The second point is just as important as the first. Damaged antiques and collectibles are harder to sell than pieces in excellent condition. Even though the prices may be much lower, the demand is far lower as well. A piece of china or glass that is cracked will always be cracked. Any collector buying such a piece knows that. A pressed back chair with a busted seat will have to be repaired before being put into service. It is often difficult to find someone to do the repair and the cost can put the final price above what a chair in excellent condition would cost.

Damaged antiques just aren't as appealing. Would you rather have a Victrola that works or one that no longer functions? The answer is clear. Many damaged pieces can't be repaired. Repair costs of those that can be repaired often raise the price beyond what an undamaged piece would cost. Even after a repair is made, it may be noticeable. In such a case, part of the antique really isn't antique at all. This fact lessens the appeal. For those who can do repairs themselves, the cost factor is at least partially negated. Overall, however, damaged pieces are not a wise investment.

Profit and investment are not the only considerations, however. We've examined why damaged pieces are not a wise idea; now let's examine why they are. Some antiques and collectibles are so exorbitant in price that an example in excellent condition is just plain out of reach. However collector might be able to afford the same piece with a little damage. Not all damage is glaring; some cracks and chips are barely noticeable. A cracked pitcher or cookie jar may look every bit as good as one in mint condition, if displayed properly. Such a piece is damaged, but that doesn't alter the fact that it is antique. Its just as old, just as beautiful, and just as nostalgic as the same piece in mint condition. True, it may never appreciate in value, but if that doesn't bother you, then who cares?

Some antiques and collectibles are extremely hard to find. I've purchased a few slightly damaged pieces because those pieces were not an option; they just weren't available. When a highly desired object is so hard to find, a damaged piece can fill in nicely. Look at it this way, even museums have damaged items on display. Sometimes, damage is preferable over mint condition. I have a brown, three-quart pitcher made by Uhi. It's chipped and cracked and I wouldn't trade it for one in mint condition. The pitcher was purchased by my mother at auction years ago. We used it as a tea pitcher all the years I was growing up. The memories attached to that old pitcher make it far more valuable to me than any other. It even looks as good as a mint condition pitcher would on display. In cases such as this, the damage is a record of times past. It's evidence that the piece was used. The damage is a part of the piece.

Damaged pieces are also a wise purchase when one intends to actually use them. In my kitchen I have two pieces of green DG in the "Princess" pattern, a cookie jar and a candy jar. Both pieces are chipped. I purchased the cookie jar for about $16, the candy jar for $2. The same pieces in mint condition would have cost around $80 each. I bought these pieces not to display, but to use.
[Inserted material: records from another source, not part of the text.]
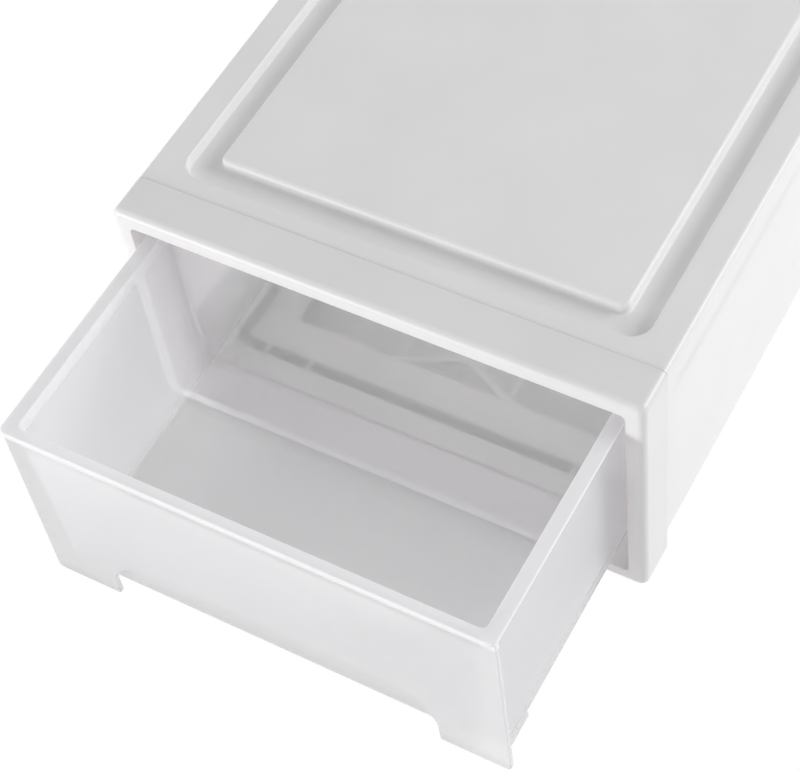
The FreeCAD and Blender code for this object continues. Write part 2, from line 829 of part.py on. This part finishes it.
def main():
    """Builds the drawer box and writes one file for each sub-part."""
    doc = FreeCAD.newDocument("stackable_drawer_box")
    s = Sizes(doc, SIZES)
    bodies = [
        build_front_frame(doc, s),
        build_body_shell(doc, s),
        build_back_panel(doc, s),
        build_base_frame(doc, s),
        build_guide_rail(doc, s, "guide_rail_left", -1),
        build_guide_rail(doc, s, "guide_rail_right", 1),
        build_drawer_tray(doc, s),
    ]
    doc.recompute()
    check_document(doc, bodies)
    os.makedirs("parts", exist_ok=True)
    for body in bodies:
        body.Shape.exportStep(os.path.join("parts", "%s.step" % body.Label))
        box = body.Shape.BoundBox
        print(body.Label, round(body.Shape.Volume), [round(v, 2) for v in (
            box.XMin, box.XMax, box.YMin, box.YMax, box.ZMin, box.ZMax)])


main()
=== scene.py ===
"""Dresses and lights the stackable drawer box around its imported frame.

Lengths are in metres, angles in degrees and shades in display levels from 0 to 255.
"""

import logging
import math
from dataclasses import dataclass
from enum import Enum
from typing import Union

import bpy
from mathutils import Matrix, Vector


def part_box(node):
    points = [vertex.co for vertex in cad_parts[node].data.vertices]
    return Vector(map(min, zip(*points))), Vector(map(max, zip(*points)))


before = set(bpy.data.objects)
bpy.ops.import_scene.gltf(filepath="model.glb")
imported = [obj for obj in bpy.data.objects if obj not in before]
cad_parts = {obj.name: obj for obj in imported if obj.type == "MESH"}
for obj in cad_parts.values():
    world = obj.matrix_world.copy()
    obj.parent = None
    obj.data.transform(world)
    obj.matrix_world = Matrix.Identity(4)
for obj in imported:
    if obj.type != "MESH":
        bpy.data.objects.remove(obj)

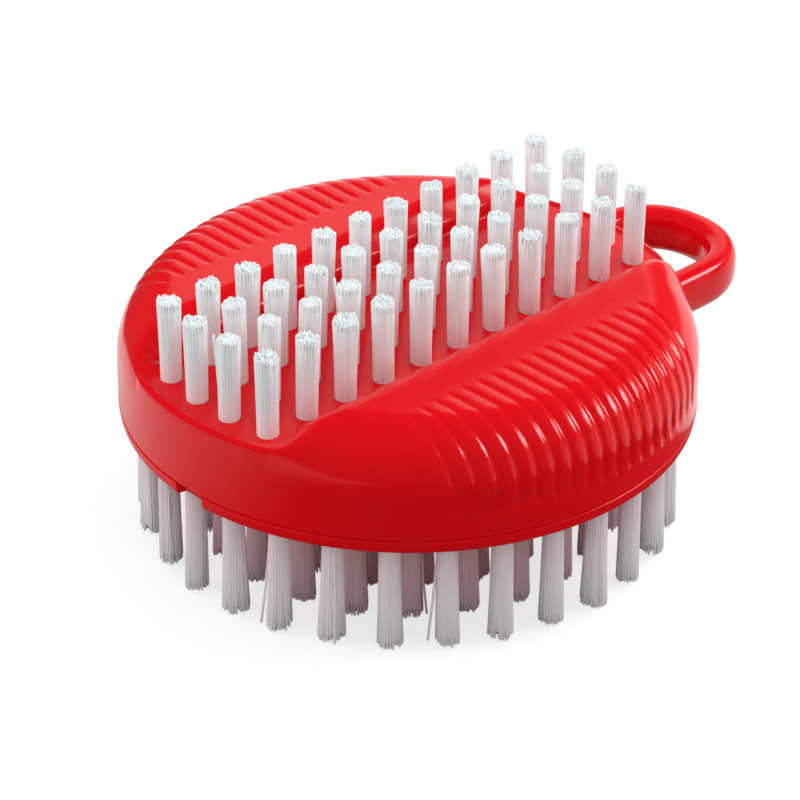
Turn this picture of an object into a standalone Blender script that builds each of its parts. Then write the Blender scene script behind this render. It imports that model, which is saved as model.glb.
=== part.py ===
"""Round two-sided nail brush with a hanging loop.

A moulded upper body carries four straight rows of short tufts in a channel
between two ribbed grip flanges. A round base plate snaps into it from below
and carries five rings of longer tufts. The brush stands on the lower tufts.

Frame: metres, +Z up, origin on the body's axis at the lower bristle tips,
+X along the channel towards the hanging loop.
"""
from math import atan2, cos, hypot, pi, sin, sqrt

import bpy
import bmesh
from mathutils import Vector
from mathutils.geometry import delaunay_2d_cdt

MM = 0.001

# Body and its heights
BODY_RADIUS = 35.0 * MM
FLARE = 0.1 * MM                # the wall is this much wider at its foot
WALL_HEIGHT = 9.05 * MM         # foot of the wall up to the channel floor
WALL_THICKNESS = 2.4 * MM
FLOOR_THICKNESS = 3.2 * MM
FLANGE_HEIGHT = 4.0 * MM        # channel floor up to the flange tops
FLANGE_ROOF = 2.7 * MM
SHOULDER_HEIGHT = 7.6 * MM
SHOULDER_WIDTH = 6.6 * MM
SHOULDER_ROUNDNESS = 1.85       # exponent of the shoulder curve on the flanges' flanks
CORNER_ROUNDNESS = 2.55         # at the flanges' ends, beside the channel
CORNER_BLEND_WIDTH = 9.0 * MM   # over which the ends turn into the flanks
END_ROUNDNESS = 5.0             # at the two open ends of the channel
END_BLEND_WIDTH = 3.0 * MM      # over which they turn into the flanges' ends
BODY_SEGMENTS = 72
SHOULDER_STEPS = 6

# Channel between the flanges
CHANNEL_HALF_WIDTH = 11.8 * MM
CHANNEL_STEP = 1.6 * MM         # upright part of the channel's side
CHANNEL_SLOPE_WIDTH = 2.5 * MM  # sloping band above it
CREST_DROP = 0.15 * MM          # flange top down to the band's upper edge
LIP_HEIGHT = 0.35 * MM
LIP_WIDTH = 0.9 * MM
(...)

I know that during normal use in my house, both these pieces will be chipped. Why spend the money on mint condition pieces when I know they will be damaged?

A cookie jar purchased for $60, then chipped, is not a good investment. Its far wiser to purchase a damaged piece. A little more damage isn't going to hurt it all that much. If I drop my candy or cookie jar on the floor, I haven't lost nearly as much. Neither of these pieces will appreciate in value much over the years, but that's not the point. I want to use them. In this case, damaged pieces were a wise purchase. We all have a duty to preserve antiques for the future. Actually using a mint piece can deny collectors the pleasure of that item in the future. A damaged piece is the way to go when putting it to work.

Is it wise to purchase damaged antiques and collectibles? The answer can be either yes or no, depending on the situation, the intended use, and the goal.